The tangy passionfruit flavour goes really nicely with the crumbly, buttery biscuits. Perfect with a cup of tea or as a late night treat.

I made the biscuits purple to evoke the contrast of the passionfruit shell with the yellow pulp. I probably didn’t achieve the perfect colour but I still think they look pretty. So, food colouring  is totally optional here.

You will need:


  • 250g unsalted butter, softened
  • 1 tsp vanilla extract
  • red and blue food colouring, if desired
  • pinch of sea salt flakes
  • 1/2 cup icing sugar, sifted
  • 1 1/2 cups plain flour, sifted
  • 1/2 cornflour, sifted


Passionfruit butter cream

  • 90g unsalted butter
  • 3/4 cup icing sugar, sifted
  • 1 tbsp passionfruit juice, seeds removed


1. Preheat oven to 160ºC and line two oven trays with baking paper.
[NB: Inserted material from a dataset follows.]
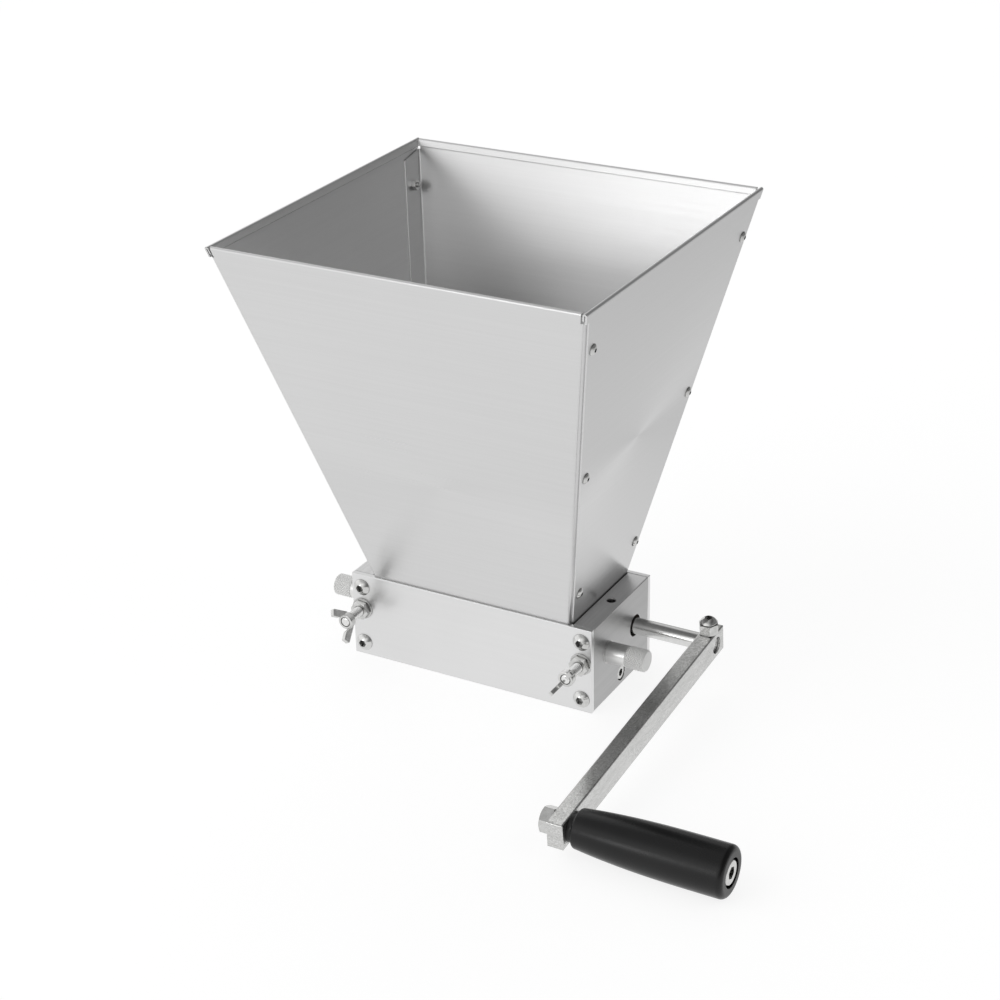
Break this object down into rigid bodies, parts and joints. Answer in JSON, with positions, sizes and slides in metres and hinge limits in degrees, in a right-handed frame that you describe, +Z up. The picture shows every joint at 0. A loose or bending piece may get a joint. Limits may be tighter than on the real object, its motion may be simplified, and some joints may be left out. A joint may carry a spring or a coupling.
{
  "type": "malt mill",
  "caption": "Hand cranked roller mill for malt: sheet metal hopper over a flat housing, side crank with black grip, gap adjusters and wing lock screws.",
  "frame": {"origin": "middle of the housing's underside, at the centre of its four tapped base holes", "axes": "+X along the drive shaft towards the crank, -Y out of the front plate, +Z up"},
  "size_m": [0.3215, 0.275, 0.2641],
  "materials": {
    "machined_aluminium": "fine machined",
    "cover_stainless": "satin brushed",
    "hopper_stainless": "satin brushed sheet",
    "plated_steel": "bright plated",
    "ground_steel": "ground",
    "roller_steel": "knurled",
    "bronze": "sintered",
    "arm_steel": "satin plated",
    "black_grip": "glossy"
  },
  "bodies": {
    "mill": {"left_end_plate": "machined_aluminium", "right_end_plate": "machined_aluminium", "front_plate": "cover_stainless", "back_plate": "cover_stainless", "plate_screws": "plated_steel", "tie_rod": "ground_steel", "tie_rod_screws": "plated_steel", "left_shaft_bush": "bronze", "right_shaft_bush": "bronze", "hopper_front_panel": "hopper_stainless", "hopper_back_panel": "hopper_stainless", "hopper_left_panel": "hopper_stainless", "hopper_right_panel": "hopper_stainless", "hopper_seam_screws": "plated_steel", "hopper_seam_nuts": "plated_steel", "hopper_foot_screws": "plated_steel"},
    "crank": {"drive_shaft": "ground_steel", "drive_roller": "roller_steel", "crank_arm": "arm_steel", "clamp_screw": "plated_steel", "clamp_nut": "plated_steel", "handle_bolt": "plated_steel", "handle_nut": "plated_steel", "handle_spacer": "black_grip"},
    "grip": {"handle_grip": "black_grip"},
    "right_adjuster": {"right_gap_adjuster": "ground_steel"},
    "left_adjuster": {"left_gap_adjuster": "ground_steel"},
    "idler": {"idler_roller": "roller_steel", "idler_shaft": "ground_steel"},
    "right_lock_seat": {"right_lock_washer": "plated_steel"},
    "right_lock": {"right_lock_stud": "plated_steel", "right_lock_wing": "plated_steel", "right_lock_jam_nut": "plated_steel"},
    "left_lock_seat": {"left_lock_washer": "plated_steel"},
    "left_lock": {"left_lock_stud": "plated_steel", "left_lock_wing": "plated_steel", "left_lock_jam_nut": "plated_steel"}
  },
  "joints": [
    {"name": "crank_turn", "type": "hinge", "parent": "mill", "child": "crank", "pos_m": [0.12185, 0.01748, 0.02848], "axis": [1, 0, 0], "continuous": true},
    {"name": "grip_turn", "type": "hinge", "parent": "crank", "child": "grip", "pos_m": [0.17, -0.15592, 0.01395], "axis": [1, 0, 0], "continuous": true},
    {"name": "right_gap_turn", "type": "hinge", "parent": "mill", "child": "right_adjuster", "pos_m": [0.0765, -0.01582, 0.02848], "axis": [1, 0, 0], "range_deg": [-90, 90]},
    {"name": "left_gap_turn", "type": "hinge", "parent": "mill", "child": "left_adjuster", "pos_m": [-0.0765, -0.01582, 0.02848], "axis": [1, 0, 0], "range_deg": [-90, 90]},
    {"name": "idler_turn", "type": "hinge", "parent": "right_adjuster", "child": "idler", "pos_m": [0, -0.01582, 0.02942], "axis": [1, 0, 0], "continuous": true},
    {"name": "right_lock_travel", "type": "slide", "parent": "mill", "child": "right_lock_seat", "axis": [0, -1, 0], "range_m": [0, 0.00101]},
    {"name": "right_lock_turn", "type": "hinge", "parent": "right_lock_seat", "child": "right_lock", "pos_m": [0.07015, -0.03675, 0.02987], "axis": [0, -1, 0], "range_deg": [0, 360]},
    {"name": "left_lock_travel", "type": "slide", "parent": "mill", "child": "left_lock_seat", "axis": [0, -1, 0], "range_m": [0, 0.00101]},
    {"name": "left_lock_turn", "type": "hinge", "parent": "left_lock_seat", "child": "left_lock", "pos_m": [-0.07015, -0.03675, 0.02987], "axis": [0, -1, 0], "range_deg": [0, 360]}
  ],
  "couplings": [
    {"joint": "left_gap_turn", "follows": "right_gap_turn", "ratio": 1},
    {"joint": "right_lock_travel", "follows": "right_lock_turn", "m_per_rad": 0.00015915},
    {"joint": "left_lock_travel", "follows": "left_lock_turn", "m_per_rad": 0.00015915}
  ]
}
2. Beat butter, vanilla, salt and icing sugar with an electric mixer until light and fluffy. Add food colouring if desired, and stir to achieve a light purple mixture.

I love my Kenwood Chef!

3. Add flours in two batches, stirring between additons.
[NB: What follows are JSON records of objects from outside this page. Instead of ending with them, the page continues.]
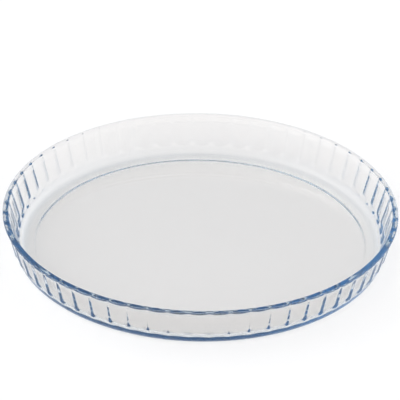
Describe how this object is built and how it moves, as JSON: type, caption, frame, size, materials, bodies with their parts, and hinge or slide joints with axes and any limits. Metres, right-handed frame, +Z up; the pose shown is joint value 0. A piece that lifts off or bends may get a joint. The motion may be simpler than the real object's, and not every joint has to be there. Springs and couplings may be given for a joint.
{
  "type": "pie dish",
  "caption": "Round shallow pie dish of clear pressed glass, with a wall that leans outward and is fluted inside, a smooth rim band, a rounded heel and a foot ring.",
  "frame": {"origin": "centre of the underside, in the plane of the foot ring", "axes": "+Z up along the dish's axis; -Y is the front, where one of the flutes' hollows faces"},
  "size_m": [0.28, 0.28, 0.0305],
  "materials": {
    "clear_glass": "clear pressed glass, fire-polished and glossy, faintly blue where it is seen edge-on"
  },
  "bodies": {
    "root": {"glass_dish": "clear_glass"}
  },
  "joints": []
}
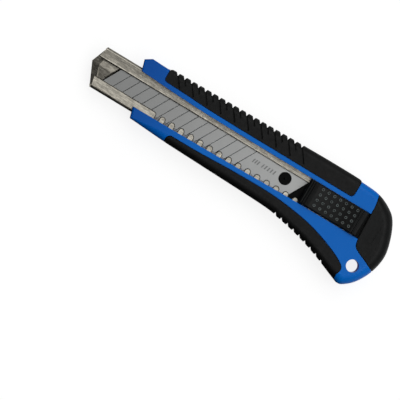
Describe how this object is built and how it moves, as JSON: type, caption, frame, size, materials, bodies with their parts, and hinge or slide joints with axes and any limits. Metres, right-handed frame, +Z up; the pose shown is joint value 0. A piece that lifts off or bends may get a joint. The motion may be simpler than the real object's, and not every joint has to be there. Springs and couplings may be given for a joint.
{
  "type": "snap-off utility knife",
  "caption": "Snap-off utility knife: steel channel with a segmented blade, two-material curved grip, self-locking thumb slider and pull-off end cap.",
  "frame": {"origin": "under the middle of the knife's box, on the surface its back rests on", "axes": "+X from the blade's end to the tail, +Y from the belly to the spine, +Z up to the slider side"},
  "size_m": [0.1624, 0.0464, 0.0185],
  "materials": {
    "handle_plastic": "moulded ABS, satin gloss",
    "soft_grip": "overmoulded thermoplastic rubber, matt",
    "channel_steel": "stamped stainless sheet, brushed lengthwise",
    "blade_steel": "ground carbon steel",
    "spring_steel": "bright rolled strip",
    "black_plastic": "moulded ABS, fine texture"
  },
  "bodies": {
    "handle": {"handle_body": "handle_plastic", "grip_overmould": "soft_grip", "blade_channel": "channel_steel"},
    "carrier": {"blade_carrier": "black_plastic", "blade": "blade_steel", "lock_spring": "spring_steel"},
    "slider": {"thumb_slider": "black_plastic"},
    "cap": {"end_cap": "black_plastic"}
  },
  "joints": [
    {"name": "blade_slide", "type": "slide", "parent": "handle", "child": "carrier", "axis": [-1, 0, 0], "range_m": [0, 0.0816], "deforming": ["lock_spring"]},
    {"name": "lock_release", "type": "slide", "parent": "carrier", "child": "slider", "axis": [-1, 0, 0], "range_m": [-0.0008, 0.0008], "stiffness_N_per_m": 300},
    {"name": "cap_pull", "type": "slide", "parent": "handle", "child": "cap", "axis": [1, 0, 0], "range_m": [0, 0.025]}
  ]
}
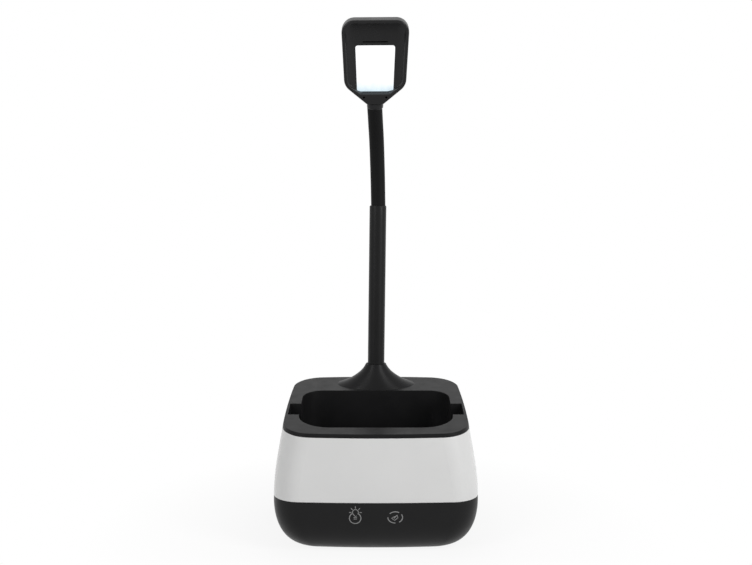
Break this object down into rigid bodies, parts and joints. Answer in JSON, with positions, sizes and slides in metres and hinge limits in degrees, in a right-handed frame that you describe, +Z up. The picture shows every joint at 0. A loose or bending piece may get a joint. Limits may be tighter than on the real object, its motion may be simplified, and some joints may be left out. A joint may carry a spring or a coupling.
{
  "type": "desk lamp with organizer base",
  "caption": "Desk lamp on a rounded base with an open storage well, phone slot, glowing band, stiff stem, bendable gooseneck and flat lit head.",
  "frame": {"origin": "middle of the base, on the table", "axes": "+Z up, +X to the right of someone facing the lamp, -Y towards them"},
  "size_m": [0.1502, 0.1282, 0.3876],
  "materials": {
    "black_plastic": "satin",
    "white_band": "gloss, translucent white",
    "sleeve_rubber": "matt black silicone",
    "light_diffuser": "opal, lit",
    "foot_rubber": "matt",
    "steel": "plain",
    "coil_steel": "wound strip",
    "brass": "turned",
    "ballast": "painted",
    "circuit_board": "solder mask",
    "white_board": "white solder mask",
    "chip": "moulded",
    "led": "phosphor",
    "strip_film": "flexible film",
    "pad_foam": "conductive foam",
    "wire_jacket": "matt"
  },
  "bodies": {
    "base": {"ballast_plate": "ballast", "ballast_screws": "steel", "board_parts": "chip", "bottom_cover": "black_plastic", "cover_screws": "steel", "deck_screws": "steel", "inlet_board": "circuit_board", "light_band": "white_band", "lower_housing": "black_plastic", "main_board": "circuit_board", "mood_leds": "led", "mood_strip": "strip_film", "neck_coil_0": "coil_steel", "neck_ferrule": "black_plastic", "neck_sleeve_0": "sleeve_rubber", "organizer_deck": "black_plastic", "power_inlet": "steel", "rubber_feet": "foot_rubber", "stem_lead": "wire_jacket", "stem_nipple": "brass", "stem_nut": "steel", "stem_tube": "black_plastic", "stem_washer": "steel", "touch_board": "circuit_board", "touch_pads": "pad_foam"},
    "neck_1": {"neck_sleeve_1": "sleeve_rubber", "neck_coil_1": "coil_steel"},
    "neck_2": {"neck_sleeve_2": "sleeve_rubber", "neck_coil_2": "coil_steel"},
    "neck_3": {"neck_sleeve_3": "sleeve_rubber", "neck_coil_3": "coil_steel"},
    "neck_4": {"neck_sleeve_4": "sleeve_rubber", "neck_coil_4": "coil_steel"},
    "neck_5": {"neck_sleeve_5": "sleeve_rubber", "neck_coil_5": "coil_steel"},
    "head": {"neck_sleeve_6": "sleeve_rubber", "neck_coil_6": "coil_steel", "head_frame": "black_plastic", "head_leds": "led", "head_shell": "black_plastic", "led_board": "white_board", "light_panel": "light_diffuser", "neck_collar": "black_plastic", "neck_end_nut": "steel", "neck_end_stud": "brass"}
  },
  "joints": [
    {"name": "neck_bend_1", "type": "hinge", "parent": "base", "child": "neck_1", "pos_m": [0.00175, 0.045, 0.25299], "axis": [1, 0, 0], "range_deg": [-15, 28]},
    {"name": "neck_sway_1", "type": "hinge", "parent": "neck_1", "child": "neck_2", "pos_m": [0.00154, 0.04418, 0.26476], "axis": [0, -0.9903, -0.1392], "range_deg": [-20, 20]},
    {"name": "neck_bend_2", "type": "hinge", "parent": "neck_2", "child": "neck_3", "pos_m": [0.00113, 0.04254, 0.27644], "axis": [1, 0, 0], "range_deg": [-15, 28]},
    {"name": "neck_sway_2", "type": "hinge", "parent": "neck_3", "child": "neck_4", "pos_m": [0.00051, 0.04009, 0.28796], "axis": [0, -0.9613, -0.2756], "range_deg": [-20, 20]},
    {"name": "neck_bend_3", "type": "hinge", "parent": "neck_4", "child": "neck_5", "pos_m": [-0.00021, 0.03684, 0.29929], "axis": [1, 0, 0], "range_deg": [-15, 28]},
    {"name": "neck_sway_3", "type": "hinge", "parent": "neck_5", "child": "head", "pos_m": [-0.00083, 0.03281, 0.31036], "axis": [0, -0.9135, -0.4067], "range_deg": [-20, 20]}
  ],
  "couplings": [
    {"joint": "neck_bend_2", "follows": "neck_bend_1", "ratio": 1},
    {"joint": "neck_sway_2", "follows": "neck_sway_1", "ratio": 1},
    {"joint": "neck_bend_3", "follows": "neck_bend_1", "ratio": 1},
    {"joint": "neck_sway_3", "follows": "neck_sway_1", "ratio": 1}
  ]
}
4. Using lightly floured hands, roll generous teaspoons of mixture into balls and place on prepared trays, leaving 2cm spaces between each of the biscuits. Flatten slightly with a lightly floured fork.


5. Bake for about 15-20 minutes and stand on trays to cool.

6. Meanwhile, make the butter cream. Beat butter and icing sugar (does anyone else hate sifting opened icing sugar as much as I do!?) until light and fluffy. Stir in passionfruit juice until combined.


7. Sandwich biscuits with about a teaspoon of the butter cream. Mmm mm!

Makes about 20 filled biscuits.


Little Lemon Cheesecakes

I love these little cold set cheesecakes for their ease and light but indulgent taste. They are simple to make and look great set out at a party or dinner- plus, you won’t need to fire up the oven.

I was first inspired to make them as a canvas for the gorgeous salade de fleurs I found at The Essential Ingredient, and have varied the topping to include fresh violets, candied flowers and lemon rind.They look lovely with berries, too- basically you want to pair them with something colourful and tasty!

My most recent batch were for New Years Eve, and I was rushing to leave (typical Becma) so I didn’t get a chance to get any photos of the process, but it’s fairly simply to follow.



  • 200g digestive biscuits
  • 100g unsalted butter, melted.
  • 1 tbsp lemon rind, finely grated


  • 300ml single cream
  • Philadelphia cream cheese
  • 250g icing sugar, sifted
  • Juice of 1 lemon
  • 1 tbsp lemon rind, finely grated


I suggest: Salade de fleurs, fresh violets, candied flowers, lemon rind and fresh berries.


1. Line a 12 hole muffin tray using squares of baking paper (or paper cupcake cases, if you’re in a hurry).

2. Break up the biscuits using a rolling pin or food processor until you have mostly fine crumbs (I like a few bigger bits for texture). Add the butter and rind and stir or process until well combined.

3. Place about 2 tablespoons of base mixture into each of the lined spots and press down. You want nice thick bases for your cheesecakes, so use a bit more mixture if you have leftovers, just make sure you don’t go above the halfway point. Place in the freezer for 30 minutes or until firm.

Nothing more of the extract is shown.